The other issue is the voices. The only voice actor to return from the original is James Earl Jones who repeats his role as Mufasa. All the other parts have been replaced by new actors who pale in comparison. I admire Chiwetel Ejiofor as an actor but he simply lacks the gravitas that Jeremy Irons gave Scar first time around. Beyonce voices Nala but seems like an actor in her thirties voicing words rather than convinces us she is a girl growing up to discover love and destiny. The other voice actors made no particular distinction with the exception of the singing voices for Nala and Simba that end up making it sound like the songs are sung by five years old voices. Just about every single one of the original voice actors – Matthew Broderick, Jeremy Irons, Whoopi Goldberg, Moira Kelly, Rowan Atkinson and Nathan Lane are still alive (with the exceptions of Robert Guillaume who voiced Rafiki) – so one wonders if Favreau and co replicated everything else almost beat-for-beat, why they simply didn’t bring back more of the voice actors?

Of course this brings is us to the controversy that dogged the original, which was the accusation that the depiction of the hyenas was racist in having them speak ghetto. This subsequently led to Disney making an exacting point of casting every animated role ethnically accurately. As perhaps an effort to eliminate any suggestion of that, this time almost every role here has been cast with African-American actors – presumably on the thinking that there are no actual known African actors to play the parts – with the exception of three of the major voice roles – John Oliver as Zazu and Bill Eichner and Seth Rogen as Timon and Pumbaa.

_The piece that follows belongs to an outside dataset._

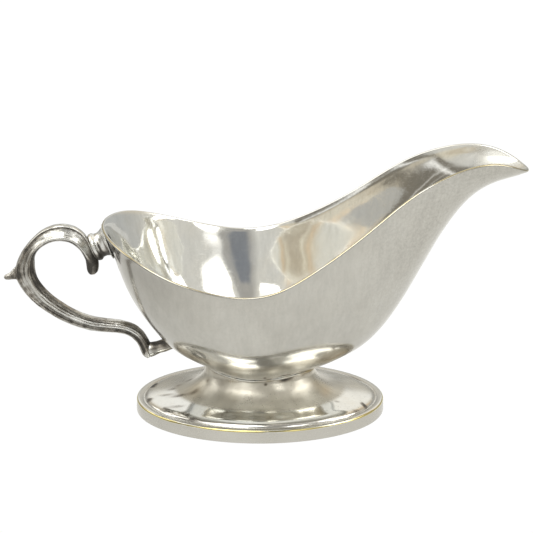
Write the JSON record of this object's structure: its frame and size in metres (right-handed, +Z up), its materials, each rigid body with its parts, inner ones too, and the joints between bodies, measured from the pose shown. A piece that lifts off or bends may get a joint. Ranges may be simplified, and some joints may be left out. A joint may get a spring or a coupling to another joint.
{
  "type": "footed sauce boat",
  "caption": "Silver-plated footed sauce boat: deep oval bowl with a long rising spout, oval pedestal foot and a cast scroll handle with a thumb spur.",
  "frame": {"origin": "centre of the oval foot on the table plane, midway along the foot's length and width", "axes": "+X from the handle towards the pouring spout, +Z up, X-Z is the plane of symmetry"},
  "size_m": [0.2275, 0.0932, 0.1181],
  "materials": {
    "plate_bowl": "worn silver plate over brass, satin outside and polished inside",
    "plate_foot": "worn silver plate over brass with small tarnish pits",
    "plate_band": "silver plate rubbed through to brass along the bead",
    "plate_cast": "cast brass, silver plated, dark tarnish in the hollows",
    "solder": "dull solder with brown tarnish"
  },
  "bodies": {
    "root": {"bowl": "plate_bowl", "foot": "plate_foot", "foot_rim_band": "plate_band", "foot_band_solder": "solder", "foot_neck_solder": "solder", "handle": "plate_cast", "handle_upper_socket": "plate_cast", "handle_lower_lug": "plate_cast", "upper_handle_solder": "solder", "lower_handle_solder": "solder"}
  },
  "joints": []
}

In genre material, Jon Favreau has also directed Elf (2003), a comedy with Will Ferrell as an ungainly Christmas elf; the surprisingly good children’s film Zathura: A Space Adventure (2005); the Marvel Comics adaptation Iron Man (2008) and its sequel Iron Man 2 (2010); and the science-fiction Western Cowboys & Aliens (2011). He also acts as executive producer on the post-catastrophic tv series Revolution (2012-4), Iron Man Three (2013), Avengers: Age of Ultron (2015), Avengers: Infinity War (2018) and Avengers: Endgame (2019).